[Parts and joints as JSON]

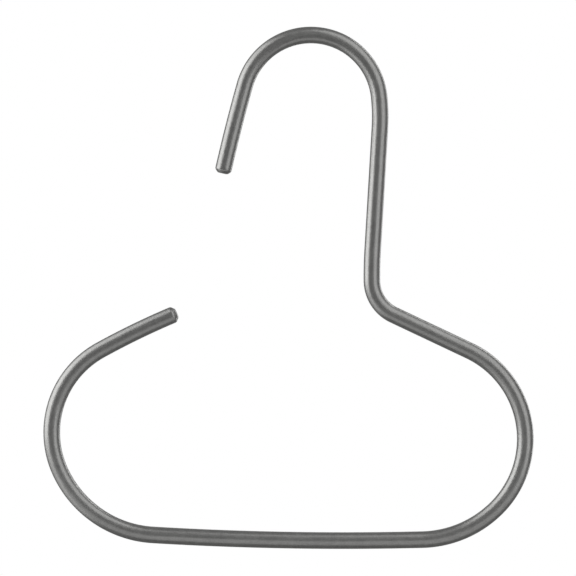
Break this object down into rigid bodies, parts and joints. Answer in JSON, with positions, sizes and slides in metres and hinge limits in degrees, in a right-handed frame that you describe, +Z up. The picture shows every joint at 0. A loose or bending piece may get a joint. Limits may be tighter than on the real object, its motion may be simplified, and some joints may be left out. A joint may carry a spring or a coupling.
{
  "type": "hat hanger hook",
  "caption": "Round steel bar bent in one plane into an open hook for a rail, with an open rounded loop below it to hang a hat on.",
  "frame": {"origin": "the underside of the hook's crown, in the bar's middle plane, where it rests on the rail", "axes": "+Z up, along the shank, away from the loop; the bar is bent in the XZ plane, with the hook's nose and the free arm towards -X; +Y across the bar, along the rail"},
  "size_m": [0.1765, 0.006, 0.188],
  "materials": {
    "bar": "satin"
  },
  "bodies": {
    "root": {"bent_bar": "bar"}
  },
  "joints": []
}
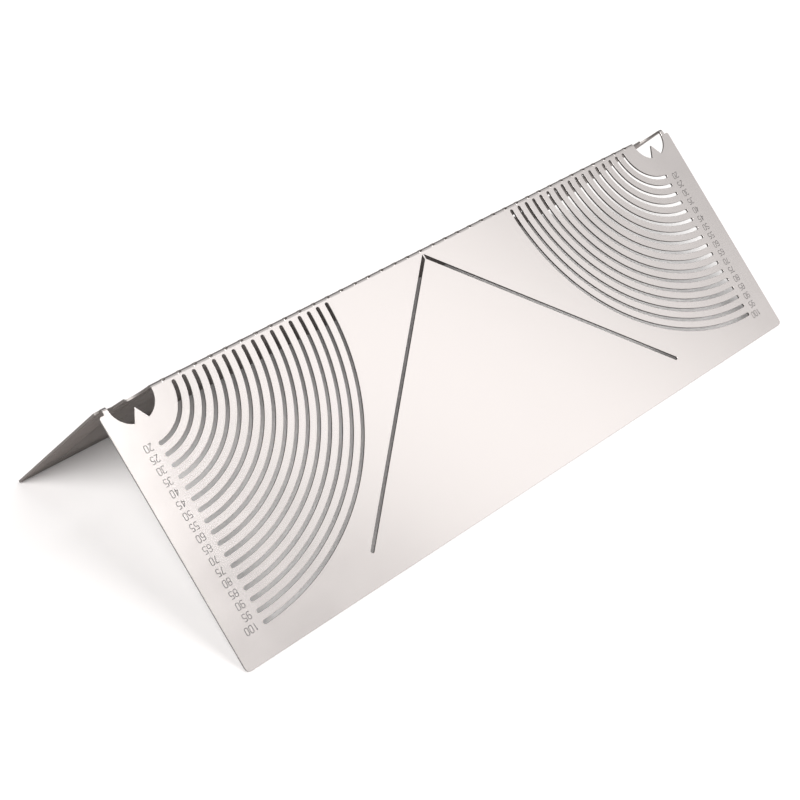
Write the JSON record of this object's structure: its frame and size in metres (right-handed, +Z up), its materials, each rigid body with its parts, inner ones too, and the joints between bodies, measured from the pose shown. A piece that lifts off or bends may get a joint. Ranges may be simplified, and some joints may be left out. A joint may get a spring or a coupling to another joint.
{
  "type": "pipe arc marking tool",
  "caption": "Folded stainless steel sheet with quarter-circle and mitre slots for a scriber, laid over a pipe or bar to mark arcs, centre lines and mitre cuts.",
  "frame": {"origin": "midway between the two free edges, on the surface that the tool stands on", "axes": "+X along the fold, +Z up through the fold, the front leaf towards -Y"},
  "size_m": [0.344, 0.1648, 0.081],
  "materials": {
    "stainless_sheet": "fine satin"
  },
  "bodies": {
    "root": {"folded_sheet": "stainless_sheet"}
  },
  "joints": []
}
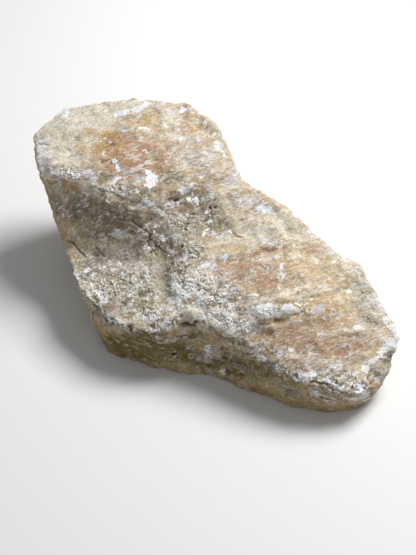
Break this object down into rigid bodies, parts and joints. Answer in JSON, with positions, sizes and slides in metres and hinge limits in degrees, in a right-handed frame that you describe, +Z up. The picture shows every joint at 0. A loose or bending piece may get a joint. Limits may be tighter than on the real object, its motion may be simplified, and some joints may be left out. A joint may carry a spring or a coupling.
{
  "type": "honeycomb calcite specimen",
  "caption": "Rough, broken lump of pale banded calcite with a high rounded back end, a steep hollow under its lip and a low sloping toe; it lies on a flat underside.",
  "frame": {"origin": "middle of the bounding box at the height of the flat underside", "axes": "+X along the lump to its low toe, +Y to its high back, +Z up from the underside"},
  "size_m": [0.335, 0.284, 0.1412],
  "materials": {
    "calcite": "rough and dull, with satin cleavage faces"
  },
  "bodies": {
    "root": {"calcite": "calcite"}
  },
  "joints": []
}
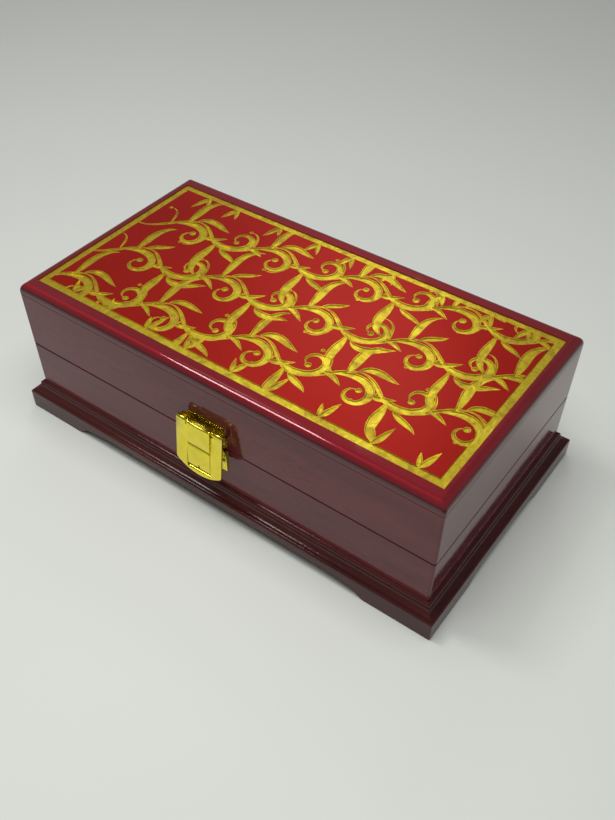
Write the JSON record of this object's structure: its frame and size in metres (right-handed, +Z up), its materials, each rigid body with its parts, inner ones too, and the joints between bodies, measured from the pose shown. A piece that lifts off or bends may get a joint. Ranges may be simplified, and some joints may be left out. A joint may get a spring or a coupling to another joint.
{
  "type": "wooden box",
  "caption": "Lacquered wooden box with a hinged lid, brass toggle latch, moulded plinth on bracket feet and an inlaid red and gilt lid panel.",
  "frame": {"origin": "on the ground at the middle of the plinth's footprint", "axes": "+X along the length, towards the right end seen from the front; the front with the latch faces -Y; +Z up"},
  "size_m": [0.2522, 0.1421, 0.08],
  "materials": {
    "dark_lacquer": "dark red-brown wood under polished lacquer",
    "crimson_lacquer": "crimson high gloss lacquer",
    "floor_board": "thin stained board",
    "velvet": "deep red velvet",
    "gilt_border": "bright gilt metal strip",
    "red_panel": "satin red metallic panel with gilt ornament",
    "gilt_brass": "bright yellow gilt plating",
    "hinge_brass": "polished brass"
  },
  "bodies": {
    "base": {"base_floor_pad": "velvet", "base_floor_panel": "floor_board", "base_lining_back": "velvet", "base_lining_front": "velvet", "base_lining_left": "velvet", "base_lining_right": "velvet", "base_wall_back": "dark_lacquer", "base_wall_front": "dark_lacquer", "base_wall_left": "dark_lacquer", "base_wall_right": "dark_lacquer", "hinge_base_screws": "hinge_brass", "hinge_left_base_leaf": "hinge_brass", "hinge_left_pin": "hinge_brass", "hinge_right_base_leaf": "hinge_brass", "hinge_right_pin": "hinge_brass", "latch_body_nails": "gilt_brass", "latch_body_plate": "gilt_brass", "latch_pivot_pins": "gilt_brass", "plinth_back": "dark_lacquer", "plinth_front": "dark_lacquer", "plinth_left": "dark_lacquer", "plinth_right": "dark_lacquer"},
    "lid": {"hinge_left_lid_leaf": "hinge_brass", "hinge_lid_screws": "hinge_brass", "hinge_right_lid_leaf": "hinge_brass", "inlay_border": "gilt_border", "inlay_panel": "red_panel", "latch_strike": "gilt_brass", "latch_strike_nails": "gilt_brass", "lid_lining_back": "velvet", "lid_lining_front": "velvet", "lid_lining_left": "velvet", "lid_lining_right": "velvet", "lid_pad": "velvet", "lid_top_board": "crimson_lacquer", "lid_wall_back": "dark_lacquer", "lid_wall_front": "dark_lacquer", "lid_wall_left": "dark_lacquer", "lid_wall_right": "dark_lacquer"},
    "lever": {"latch_lever": "gilt_brass", "latch_hook_pin": "gilt_brass"},
    "hook": {"latch_hook": "gilt_brass"}
  },
  "joints": [
    {"name": "lid_hinge", "type": "hinge", "parent": "base", "child": "lid", "pos_m": [0, 0.06525, 0.0434], "axis": [-1, 0, 0], "range_deg": [0, 100]},
    {"name": "lever_swing", "type": "hinge", "parent": "base", "child": "lever", "pos_m": [-0.0015, -0.0678, 0.055], "axis": [-1, 0, 0], "range_deg": [-3, 110]},
    {"name": "hook_swing", "type": "hinge", "parent": "lever", "child": "hook", "pos_m": [-0.0015, -0.07067, 0.03147], "axis": [-1, 0, 0], "range_deg": [-122, 4]}
  ],
  "couplings": [
    {"joint": "hook_swing", "follows": "lever_swing", "ratio": -1.1}
  ]
}
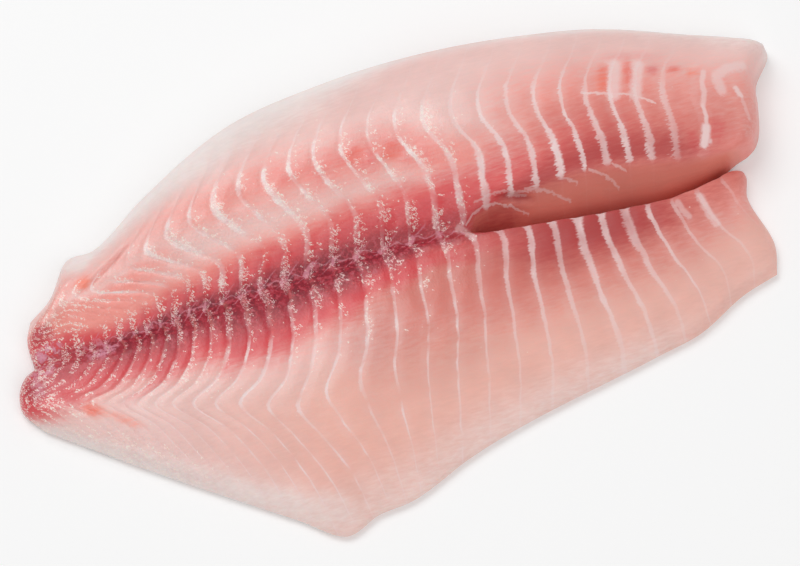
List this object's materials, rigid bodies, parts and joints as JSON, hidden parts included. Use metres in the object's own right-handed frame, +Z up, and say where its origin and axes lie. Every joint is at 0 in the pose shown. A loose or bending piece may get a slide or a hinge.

Instruction — Once more, set down the full listing, verbatim.

Full response —
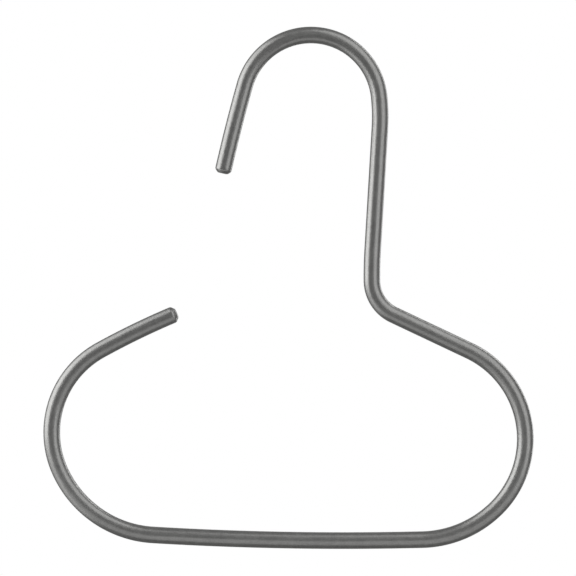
Break this object down into rigid bodies, parts and joints. Answer in JSON, with positions, sizes and slides in metres and hinge limits in degrees, in a right-handed frame that you describe, +Z up. The picture shows every joint at 0. A loose or bending piece may get a joint. Limits may be tighter than on the real object, its motion may be simplified, and some joints may be left out. A joint may carry a spring or a coupling.
{
  "type": "hat hanger hook",
  "caption": "Round steel bar bent in one plane into an open hook for a rail, with an open rounded loop below it to hang a hat on.",
  "frame": {"origin": "the underside of the hook's crown, in the bar's middle plane, where it rests on the rail", "axes": "+Z up, along the shank, away from the loop; the bar is bent in the XZ plane, with the hook's nose and the free arm towards -X; +Y across the bar, along the rail"},
  "size_m": [0.1765, 0.006, 0.188],
  "materials": {
    "bar": "satin"
  },
  "bodies": {
    "root": {"bent_bar": "bar"}
  },
  "joints": []
}
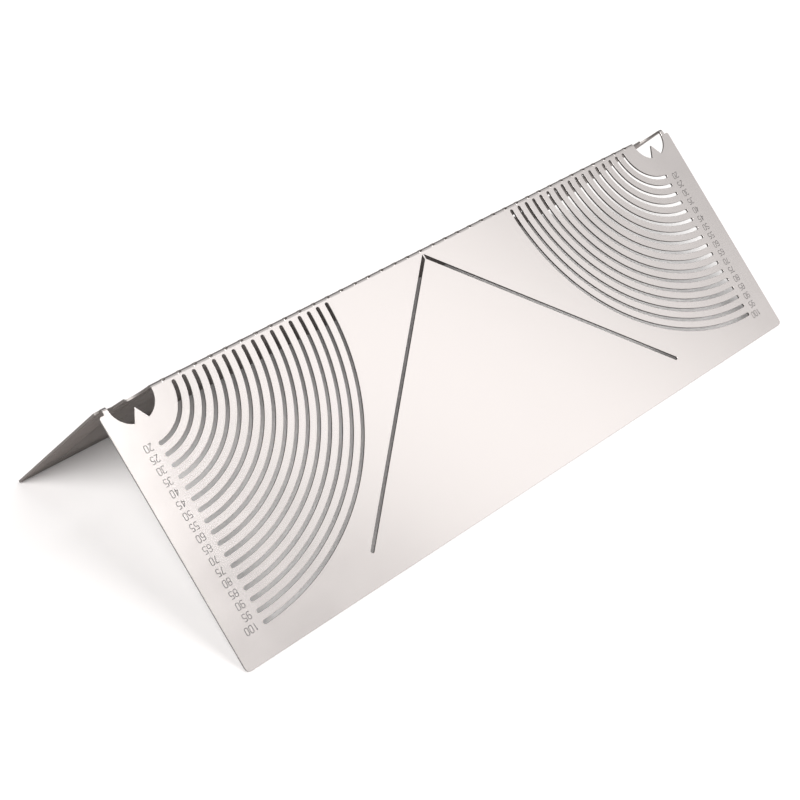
Write the JSON record of this object's structure: its frame and size in metres (right-handed, +Z up), its materials, each rigid body with its parts, inner ones too, and the joints between bodies, measured from the pose shown. A piece that lifts off or bends may get a joint. Ranges may be simplified, and some joints may be left out. A joint may get a spring or a coupling to another joint.
{
  "type": "pipe arc marking tool",
  "caption": "Folded stainless steel sheet with quarter-circle and mitre slots for a scriber, laid over a pipe or bar to mark arcs, centre lines and mitre cuts.",
  "frame": {"origin": "midway between the two free edges, on the surface that the tool stands on", "axes": "+X along the fold, +Z up through the fold, the front leaf towards -Y"},
  "size_m": [0.344, 0.1648, 0.081],
  "materials": {
    "stainless_sheet": "fine satin"
  },
  "bodies": {
    "root": {"folded_sheet": "stainless_sheet"}
  },
  "joints": []
}
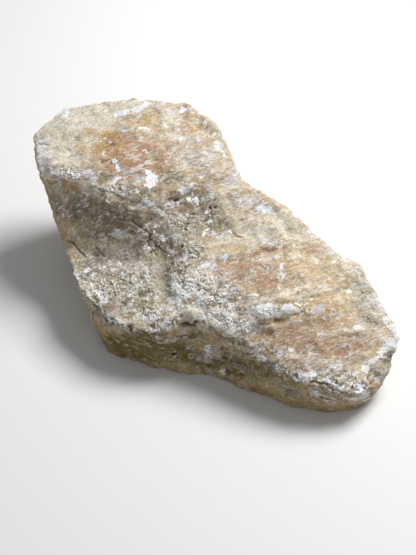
Break this object down into rigid bodies, parts and joints. Answer in JSON, with positions, sizes and slides in metres and hinge limits in degrees, in a right-handed frame that you describe, +Z up. The picture shows every joint at 0. A loose or bending piece may get a joint. Limits may be tighter than on the real object, its motion may be simplified, and some joints may be left out. A joint may carry a spring or a coupling.
{
  "type": "honeycomb calcite specimen",
  "caption": "Rough, broken lump of pale banded calcite with a high rounded back end, a steep hollow under its lip and a low sloping toe; it lies on a flat underside.",
  "frame": {"origin": "middle of the bounding box at the height of the flat underside", "axes": "+X along the lump to its low toe, +Y to its high back, +Z up from the underside"},
  "size_m": [0.335, 0.284, 0.1412],
  "materials": {
    "calcite": "rough and dull, with satin cleavage faces"
  },
  "bodies": {
    "root": {"calcite": "calcite"}
  },
  "joints": []
}
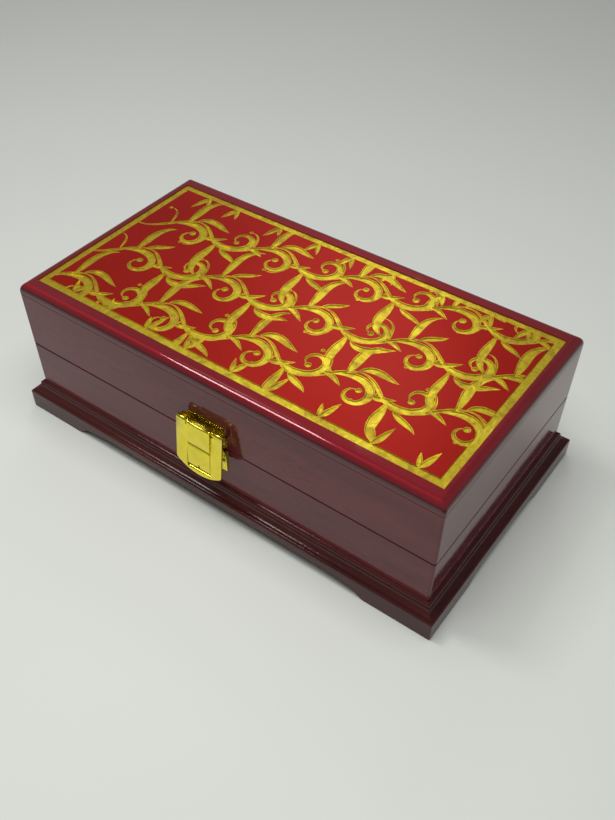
Write the JSON record of this object's structure: its frame and size in metres (right-handed, +Z up), its materials, each rigid body with its parts, inner ones too, and the joints between bodies, measured from the pose shown. A piece that lifts off or bends may get a joint. Ranges may be simplified, and some joints may be left out. A joint may get a spring or a coupling to another joint.
{
  "type": "wooden box",
  "caption": "Lacquered wooden box with a hinged lid, brass toggle latch, moulded plinth on bracket feet and an inlaid red and gilt lid panel.",
  "frame": {"origin": "on the ground at the middle of the plinth's footprint", "axes": "+X along the length, towards the right end seen from the front; the front with the latch faces -Y; +Z up"},
  "size_m": [0.2522, 0.1421, 0.08],
  "materials": {
    "dark_lacquer": "dark red-brown wood under polished lacquer",
    "crimson_lacquer": "crimson high gloss lacquer",
    "floor_board": "thin stained board",
    "velvet": "deep red velvet",
    "gilt_border": "bright gilt metal strip",
    "red_panel": "satin red metallic panel with gilt ornament",
    "gilt_brass": "bright yellow gilt plating",
    "hinge_brass": "polished brass"
  },
  "bodies": {
    "base": {"base_floor_pad": "velvet", "base_floor_panel": "floor_board", "base_lining_back": "velvet", "base_lining_front": "velvet", "base_lining_left": "velvet", "base_lining_right": "velvet", "base_wall_back": "dark_lacquer", "base_wall_front": "dark_lacquer", "base_wall_left": "dark_lacquer", "base_wall_right": "dark_lacquer", "hinge_base_screws": "hinge_brass", "hinge_left_base_leaf": "hinge_brass", "hinge_left_pin": "hinge_brass", "hinge_right_base_leaf": "hinge_brass", "hinge_right_pin": "hinge_brass", "latch_body_nails": "gilt_brass", "latch_body_plate": "gilt_brass", "latch_pivot_pins": "gilt_brass", "plinth_back": "dark_lacquer", "plinth_front": "dark_lacquer", "plinth_left": "dark_lacquer", "plinth_right": "dark_lacquer"},
    "lid": {"hinge_left_lid_leaf": "hinge_brass", "hinge_lid_screws": "hinge_brass", "hinge_right_lid_leaf": "hinge_brass", "inlay_border": "gilt_border", "inlay_panel": "red_panel", "latch_strike": "gilt_brass", "latch_strike_nails": "gilt_brass", "lid_lining_back": "velvet", "lid_lining_front": "velvet", "lid_lining_left": "velvet", "lid_lining_right": "velvet", "lid_pad": "velvet", "lid_top_board": "crimson_lacquer", "lid_wall_back": "dark_lacquer", "lid_wall_front": "dark_lacquer", "lid_wall_left": "dark_lacquer", "lid_wall_right": "dark_lacquer"},
    "lever": {"latch_lever": "gilt_brass", "latch_hook_pin": "gilt_brass"},
    "hook": {"latch_hook": "gilt_brass"}
  },
  "joints": [
    {"name": "lid_hinge", "type": "hinge", "parent": "base", "child": "lid", "pos_m": [0, 0.06525, 0.0434], "axis": [-1, 0, 0], "range_deg": [0, 100]},
    {"name": "lever_swing", "type": "hinge", "parent": "base", "child": "lever", "pos_m": [-0.0015, -0.0678, 0.055], "axis": [-1, 0, 0], "range_deg": [-3, 110]},
    {"name": "hook_swing", "type": "hinge", "parent": "lever", "child": "hook", "pos_m": [-0.0015, -0.07067, 0.03147], "axis": [-1, 0, 0], "range_deg": [-122, 4]}
  ],
  "couplings": [
    {"joint": "hook_swing", "follows": "lever_swing", "ratio": -1.1}
  ]
}
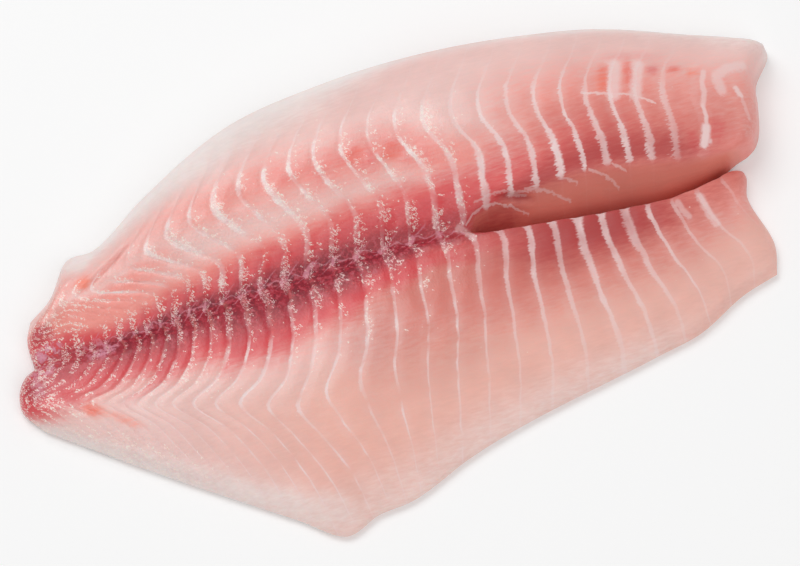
List this object's materials, rigid bodies, parts and joints as JSON, hidden parts included. Use metres in the object's own right-handed frame, +Z up, and say where its origin and axes lie. Every joint is at 0 in the pose shown. A loose or bending piece may get a slide or a hinge.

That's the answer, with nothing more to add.